In its complaint, Bay Center sought monetary damages from Mr. Nevis and the entities he controlled, PKI, the Development Manager and Emery Bay, by claiming, among other things, breaches of duties of good faith and fair dealing and fiduciary duties. Bay Center claimed that PKI breached its duty of good faith by failing to exercise its authority as manager of Emery Bay to ensure the performance of the Development Management Agreement and the Bay Center Note. Bay Center claimed that Mr. Nevis breached his fiduciary duties by renegotiating the A&D Loan to advantage himself personally at the expense of Emery Bay. The defendants moved to dismiss these claims.
The Chancery Court denied the defendants’ motion to dismiss because Bay Center sufficiently stated claims for breaches of the duties of good faith and fair dealing and fiduciary duties. The court held that (i) PKI had an implied duty to exercise its authority as manager of Emery Bay to cause it to enforce performance of the Development Management Agreement in good faith and (ii) Mr. Nevis, the individual who managed Emery Bay through PKI, had a fiduciary duty not to use his control over Emery Bay’s assets to benefit himself at Emery Bay’s expense.

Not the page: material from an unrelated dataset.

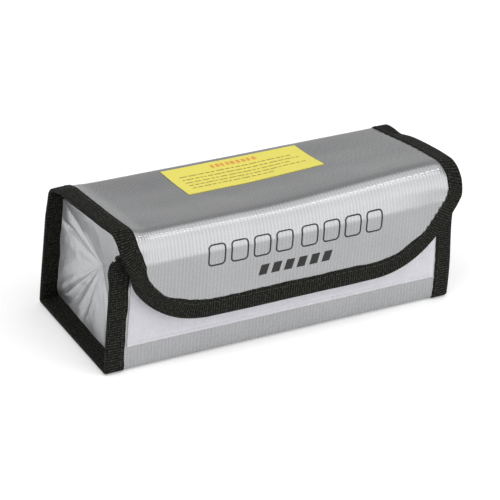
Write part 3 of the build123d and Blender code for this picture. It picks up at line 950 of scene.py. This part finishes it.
# the flap's print: a row of outlined blocks, and slanted bars below it
BLOCK_Z, BAR_Z = 52.5 * MM, 39.5 * MM
print_s = S_END - (BLOCK_Z - FLAP_BOTTOM)
outlines = [
    rounded_block(x_at * MM, print_s, 8.2 * MM, 10.5 * MM, 1.8 * MM)
    for x_at in (-41, -29.5, -18, -6.5, 6.5, 18, 29.5, 41)
]
place(ribbons("flap_print_row", outlines, 0.01 * MM, 0.75 * MM, 0.05 * MM), "flap", outline_look)
bar_s = S_END - (BAR_Z - FLAP_BOTTOM)
bars = [
    (x_at * MM, (x_at + 4.2) * MM, bar_s - 2.6 * MM, bar_s + 2.6 * MM)
    for x_at in (-19, -12.4, -5.8, 0.8, 7.4, 14)
]
place(patches("flap_print_bars", bars, 0.0, 0.05 * MM, slant=-0.25), "flap", outline_look)


# -------- end gussets

POINT = np.array((5.5, 33.4)) * MM
PUSH = 7.9 * MM
BACK_DROP = 3.9 * MM
FRONT_DROP = 0.7 * MM
TOP_GAP = 5 * MM
GUSSET_RINGS = 36
HEM_RINGS = 9
RIM_STEPS = (2.4, 4.5, 6.4, 7.6)
CREASES = (
    # boundary y, boundary z, how far in, half-width, where it fades towards the point and the edge
    (36, 44, 1.4, 3.0, 1.0, 0.0), (36, 51, -0.2, 8, 0.8, 0.0), (24, 58, 0.5, 4, 0.9, 0.35),
    (33, 4, -1.8, 12, 0.9, 0.0),
    (25, 1, 1.0, 6, 1.0, 0.0), (12, 1, 1.5, 4.5, 1.0, 0.0), (-31, 30, 0.5, 5, 1.0, 0.35),
)


def gusset_ring(side):
    """The gusset's outline where it leaves the tape: around the tube, then along its free top edge."""
    s = spaced(FRONT_DROP, S_HINGE - BACK_DROP - 1.2 * MM, 1.3 * MM)
    rim = surf(side * (HALF - inner_leg(s)), s, -FLANGE_BAG)[:, 1:]
    peak = np.array([BROW_Y, BROW_FACE_Z + SETTLE - TOP_GAP])
    back = rim[-1] + (peak - rim[-1]) * spaced(0, 1, 1.3 / 62)[1:-1, None]
    front = peak + (rim[0] - peak) * spaced(0, 1, 0.25)[:-1, None]
    deeper = inner_leg(s) - INNER_LEG
    free = np.linspace(deeper[-1], deeper[0], len(back) + len(front))
    return s, np.concatenate([rim, back, front]), np.concatenate([deeper, free])


def gusset_sheet(side, lift, first=0.0, last=0.97, rings=GUSSET_RINGS, picked=slice(None)):
    """Points of the pushed-in cloth, lifted towards the inside, and their pattern coordinates."""
    _, ring, deeper = gusset_ring(side)
    length = np.linalg.norm(np.roll(ring, -1, axis=0) - ring, axis=1)
    run = np.concatenate([[0], np.cumsum(length)[:-1]])
    total = length.sum()
    t = np.linspace(first, last, rings)[:, None]
    inside = np.clip(t, 0, 1)
    plane = ring[None, picked] + (POINT - ring[None, picked]) * t[..., None]
    y, z = np.moveaxis(plane, -1, 0)
    depth = PUSH * inside ** 0.85 + deeper[None, picked] * (1 - inside)
    mirror = 0.0 if side < 0 else 3.0 * MM
    for crease_y, crease_z, push, width, near, far in CREASES:
        fade = smooth(inside, far - 0.02, far + 0.18) * (1 - inside / near).clip(0, 1) ** 0.5
        at = run[np.argmin(np.hypot(ring[:, 0] - crease_y * MM - mirror, ring[:, 1] - crease_z * MM))]
        gap = np.abs((run[picked] - at + total / 2) % total - total / 2)
        depth = depth + push * MM * np.clip(1 - gap / (width * MM), 0, 1) * fade
    angle = np.arctan2(z - POINT[1], y - POINT[0])
    pleats = 0.06 * MM * np.sin(11 * angle + side) * inside ** 2 * (1 - inside) ** 0.5
    crumple = 0.6 * MM * np.abs(ripple(y, z, 16 * MM, 20.0 + side))
    crumple += 0.30 * MM * np.abs(ripple(y, z, 6 * MM, 24.0 + side))
    depth = depth + pleats + (crumple - 0.3 * MM) * np.clip(t / 0.12, 0, 1)
    x = side * (GUSSET_X - depth - lift)
    return np.stack([x, y, z], axis=-1), np.stack([y, z, 0 * x], axis=-1)


def gusset_face(side, lift, first=0.0):
    """One side of the pushed-in cloth with its innermost point: points and pattern coordinates."""
    points, pattern = gusset_sheet(side, lift, first)
    tip = [side * (GUSSET_X - PUSH - 0.3 * MM - lift), *POINT]
    points = np.concatenate([points.reshape(-1, 3), [tip]])
    return points, np.concatenate([pattern.reshape(-1, 3), [[*POINT, 0]]])


def fan(start, count):
    """The faces of the gusset's rings, closed on the innermost point that comes after them."""
    faces = loft_faces(GUSSET_RINGS, count, close_columns=True, start=start)
    end = start + (GUSSET_RINGS - 1) * count
    return faces + [(end + k, end + (k + 1) % count, end + count) for k in range(count)]


def outwards(faces, side):
    """Faces that look out at either end."""
    return [face[::-1] for face in faces] if side < 0 else faces


def gusset_cloth(side, word):
    """The gusset: a rim held between lining and tape, and the crumpled, pushed-in face."""
    s, ring, deeper = gusset_ring(side)
    held = len(s)
    outer, pattern = gusset_face(side, 0.0)
    inner, _ = gusset_face(side, GUSSET)
    # the inner side of the first ring lies under the rim, against the lining
    inner[:held] = surf(side * (GUSSET_X - deeper[:held] - GUSSET), s, -FLANGE_LID)
    rims = [side * (HALF - u * MM) for u in RIM_STEPS]
    top = np.concatenate([*(surf(x, s, -FLANGE_BAG) for x in rims), outer])
    low = np.concatenate([*(surf(x, s, -FLANGE_LID) for x in rims), inner])
    rim_pattern = [
        np.stack([ring[:held, 0] + (8 - u) * MM, ring[:held, 1], 0 * s], axis=-1) for u in RIM_STEPS
    ]
    first = len(rims) * held
    faces = loft_faces(len(rims), held)
    faces += [(first - held + k, first - held + k + 1, first + k + 1, first + k) for k in range(held - 1)]
    faces = outwards(faces + fan(first, len(ring)), side)
    return shell(f"{word}_gusset_cloth", top, low, faces, np.concatenate([*rim_pattern, pattern]))


def gusset_backing(side, word):
    """The woven layer on the gusset's inside."""
    top, pattern = gusset_face(side, GUSSET + 0.05 * MM, first=0.03)
    low, _ = gusset_face(side, GUSSET + LINING, first=0.03)
    faces = outwards(fan(0, len(gusset_ring(side)[1])), side)
    return shell(f"{word}_gusset_backing", top, low, faces, pattern)


def gusset_hem(side, word):
    """The turned edge along the gusset's free top."""
    s, ring, _ = gusset_ring(side)
    free = np.arange(len(s) + 1, len(ring) - 1)
    outer, pattern = gusset_sheet(side, -0.4 * MM, -0.02, 0.16, HEM_RINGS, free)
    inner, _ = gusset_sheet(side, GUSSET + LINING + 0.35 * MM, -0.02, 0.16, HEM_RINGS, free)
    faces = outwards(loft_faces(HEM_RINGS, len(free)), side)
    return shell(f"{word}_gusset_top_hem", outer, inner, faces, pattern)


def gusset_cut(side, share, tuck):
    """The flat size and area of one layer: its pushed-in fan, and a rim of width tuck on three sides."""
    s, ring, _ = gusset_ring(side)
    ring = POINT + (ring - POINT) * share
    spokes = np.column_stack([np.full(len(ring), PUSH * share), ring - POINT])
    fan = np.linalg.norm(np.cross(spokes, np.roll(spokes, -1, axis=0)), axis=1).sum() / 2
    rim = tuck * np.linalg.norm(np.diff(ring[:len(s)], axis=0), axis=1).sum()
    across = np.ptp(ring, axis=0)
    flat = np.hypot(across, 2 * PUSH) + np.array([2, 1]) * tuck
    return tuple(flat), float(fan + rim)


for side, word in ((-1, "left"), (1, "right")):
    gusset_flat, gusset_area = gusset_cut(side, 1.0, INNER_LEG - 2.4 * MM)
    backing_flat, backing_area = gusset_cut(side, 0.97, 0.0)
    gusset = place(gusset_cloth(side, word), "bag", gusset_look, f"{word}_gusset")
    backing = place(gusset_backing(side, word), "bag", lining_look, f"{word}_gusset_lining")
    place(gusset_hem(side, word), "bag", gusset_look, f"{word}_gusset_hem")


# -------- stage, light and camera

def floor():
    """A plain pale floor."""
    half = 4.0
    corners = [(x, y, -0.4 * MM) for x, y in ((-half, -half), (half, -half), (half, half), (-half, half))]
    ground = make_object("floor", corners, [(0, 1, 2, 3)])
    material, m = new_look("floor_white")
    cloud = m.noise(m.node("ShaderNodeTexCoord").outputs["Object"], 0.4, 2.0)
    m.colour(cloud, (0.88, 0.88, 0.88), (0.90, 0.90, 0.90))
    m.set_to(Roughness=0.9, Specular_IOR_Level=0.1, Emission_Color=(1, 1, 1, 1), Emission_Strength=0.22)
    ground.data.materials.append(material)


def softbox(name, direction, distance, size, power, tall=None):
    """A soft rectangular light that faces the bag, square if no height is given."""
    lamp = bpy.data.lights.new(name, "AREA")
    lamp.shape = "RECTANGLE"
    lamp.size = size
    lamp.size_y = tall or size
    lamp.energy = power
    obj = linked(name, lamp)
    way = Vector(direction).normalized()
    obj.location = Vector((0, 0, 0.03)) + way * distance
    obj.rotation_euler = way.to_track_quat("Z", "Y").to_euler()


def world_light(level):
    """Even grey surroundings, darker overhead."""
    world = bpy.data.worlds.new("studio")
    bpy.context.scene.world = world
    sky = Look(world, "Background")
    split = sky.node("ShaderNodeSeparateXYZ", {0: sky.node("ShaderNodeTexCoord").outputs["Generated"]})
    sky.wire(sky.spread(split.outputs["Z"], 0.0, 0.8, level, 0.45 * level), "Color")
    sky.set_to(Strength=1.0)


def camera(azimuth, elevation, roll, distance, target, lens):
    """A camera placed by its angles round the target."""
    a, e, r = (math.radians(value) for value in (azimuth, elevation, roll))
    back = Vector((math.sin(a) * math.cos(e), -math.cos(a) * math.cos(e), math.sin(e)))
    right = Vector((math.cos(a), math.sin(a), 0))
    up = back.cross(right)
    right, up = math.cos(r) * right + math.sin(r) * up, -math.sin(r) * right + math.cos(r) * up
    data = bpy.data.cameras.new("camera")
    data.sensor_width = 36
    data.lens = lens
    data.clip_start, data.clip_end = 0.05, 20
    obj = linked("camera", data)
    turn = Matrix((right, up, back)).transposed().to_4x4()
    obj.matrix_world = Matrix.Translation(Vector(target) + back * distance) @ turn
    bpy.context.scene.camera = obj


floor()
world_light(0.69)
softbox("key", (0.455, -0.70, 0.56), distance=1.4, size=1.3, power=12.5, tall=2.0)
softbox("overhead", (0.4, 0.0, 1.0), distance=1.6, size=1.2, power=5.4)
softbox("left_fill", (-0.7, -0.2, 1.3), distance=1.3, size=0.9, power=7)
camera(
    azimuth=-31.42, elevation=29.16, roll=4.48, distance=1.056,
    target=(-0.0046, -0.0052, 0.0313), lens=163.7,
)
bpy.context.scene.view_settings.view_transform = "Standard"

Good Faith and Fair Dealing
Although the Chancery Court acknowledged that Delaware courts employ the implied covenant of good faith sparingly in complex commercial agreements, it also recognized the occasional necessity of implying contract terms to ensure the parties’ reasonable expectations are fulfilled. Under the express terms of the Emery Bay limited liability company agreement, PKI had the obligation to manage Emery Bay and the discretion to cause the performance of the Development Management Agreement and the Bay Center Note. The court focused on the fact that Emery Bay’s breach of the Bay Center Note by diverting funds benefited only Mr. Nevis because it prevented triggering capital calls by PKI and the Nevis Guarantee. Also, the decision not to pursue claims against the Development Manager was a conflicted one, as Mr. Nevis was on both sides of it. By failing to ensure the proper performance of these obligations, the parties’ intent to develop a profitable housing complex was frustrated. The Chancery Court therefore read into the limited liability company agreement an implied covenant of good faith and fair dealing and held that PKI was required “to carry out these functions in good faith, meaning it could not engage in arbitrary or unreasonable conduct that had the effect of preventing Bay Center from receiving the fruits of the bargain.”

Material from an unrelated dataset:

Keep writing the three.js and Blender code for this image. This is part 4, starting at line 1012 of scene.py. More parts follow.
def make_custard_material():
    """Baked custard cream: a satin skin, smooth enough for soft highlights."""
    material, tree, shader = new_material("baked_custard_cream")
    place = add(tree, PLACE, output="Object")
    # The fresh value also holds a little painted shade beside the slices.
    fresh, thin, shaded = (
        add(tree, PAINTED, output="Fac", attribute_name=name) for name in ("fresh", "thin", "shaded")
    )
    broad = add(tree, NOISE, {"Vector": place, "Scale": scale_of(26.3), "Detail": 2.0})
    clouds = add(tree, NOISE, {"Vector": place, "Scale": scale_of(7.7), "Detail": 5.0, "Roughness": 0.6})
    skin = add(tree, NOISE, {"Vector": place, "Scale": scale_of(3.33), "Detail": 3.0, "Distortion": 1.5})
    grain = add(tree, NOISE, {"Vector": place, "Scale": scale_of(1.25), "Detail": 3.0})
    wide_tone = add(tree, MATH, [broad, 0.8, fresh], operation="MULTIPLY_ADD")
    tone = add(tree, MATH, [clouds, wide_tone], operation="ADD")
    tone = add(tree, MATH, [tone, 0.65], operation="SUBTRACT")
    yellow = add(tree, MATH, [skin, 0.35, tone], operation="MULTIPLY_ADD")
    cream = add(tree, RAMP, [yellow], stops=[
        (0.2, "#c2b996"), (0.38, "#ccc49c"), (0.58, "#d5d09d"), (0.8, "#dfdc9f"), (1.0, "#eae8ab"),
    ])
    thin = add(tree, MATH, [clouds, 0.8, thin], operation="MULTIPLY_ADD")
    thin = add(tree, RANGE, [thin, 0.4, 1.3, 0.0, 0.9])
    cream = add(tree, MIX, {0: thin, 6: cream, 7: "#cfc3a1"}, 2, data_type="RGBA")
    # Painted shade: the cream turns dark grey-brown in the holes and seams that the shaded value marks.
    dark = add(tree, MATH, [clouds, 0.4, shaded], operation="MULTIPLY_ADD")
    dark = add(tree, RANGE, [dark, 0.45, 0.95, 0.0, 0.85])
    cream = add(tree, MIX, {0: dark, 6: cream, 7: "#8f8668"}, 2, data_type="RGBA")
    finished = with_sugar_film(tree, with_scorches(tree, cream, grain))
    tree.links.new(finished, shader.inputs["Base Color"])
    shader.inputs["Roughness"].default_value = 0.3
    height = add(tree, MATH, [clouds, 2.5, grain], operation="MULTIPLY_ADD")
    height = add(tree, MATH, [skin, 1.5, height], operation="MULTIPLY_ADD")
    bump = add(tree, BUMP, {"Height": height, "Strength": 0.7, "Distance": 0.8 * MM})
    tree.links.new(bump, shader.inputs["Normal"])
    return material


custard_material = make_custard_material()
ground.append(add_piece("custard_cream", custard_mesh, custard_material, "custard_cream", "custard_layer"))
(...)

Next, the Chancery Court turned to the claim of breach of fiduciary duties. The court acknowledged that the Delaware Limited Liability Company Act gives parties wide latitude to order their relationships, including the flexibility to limit or eliminate fiduciary duties. It also noted that the Delaware Limited Liability Company Act is silent on what fiduciary duties members of an LLC owe. The Emery Bay limited liability company agreement contained seemingly contradictory provisions as to what duties the members owed to each other. One the one hand, it provided that “The Members shall have the same duties and obligations to each other that members of a [Delaware] limited liability company have to each other” while on the other hand it also provided that “Except for any duties imposed by [the limited liability company agreement]…each Member shall owe no duty of any kind towards the Company or the other Members in performing its duties….” The court resolved the apparent ambiguity by reasoning that the former provision could most reasonably be read as an intention to impose traditional fiduciary duties (i.e., fiduciary duties that directors of a Delaware corporation) on the members and the latter provision as an intention to eliminate only those duties that are not traditional fiduciary duties or are otherwise not expressly contemplated by the agreement.
The court then concluded that PKI’s conduct as a member of Emery Bay in diverting funds that were earmarked for payment to Bay Center in order to avoid capital calls and triggering the Nevis Guarantee, if true, were sufficient to support a claim for a breach of fiduciary duties. However, it is noteworthy that the court also extended to Mr. Nevis certain fiduciary duties, even though he was neither a member nor officer of Emery Bay. The court acknowledged prior precedent that an affiliate who exerts control over the assets of an entity may have fiduciary duties to that entity, although the scope of these duties has not been fully delineated. Noting that Mr. Nevis was alleged to have caused Emery Bay to make cash sweeps to satisfy the renegotiated A&D Loan for his own benefit, the court determined that a reasonable inference existed that Mr. Nevis used his own control over Emery Bay’s assets to shield himself from personal liability at the expense of Bay Center in breach of his fiduciary duties. As such, it denied the defendants’ motion to dismiss.
This decision confirms what many practitioners already suspected: that unless the parties agree otherwise, members and managers of LLCs owe traditional fiduciary duties to the LLC. Nonetheless, it does highlight the importance of drafting with clarity the parties intentions with respect to whether, and to what extent, duties may be owed in the context of an LLC.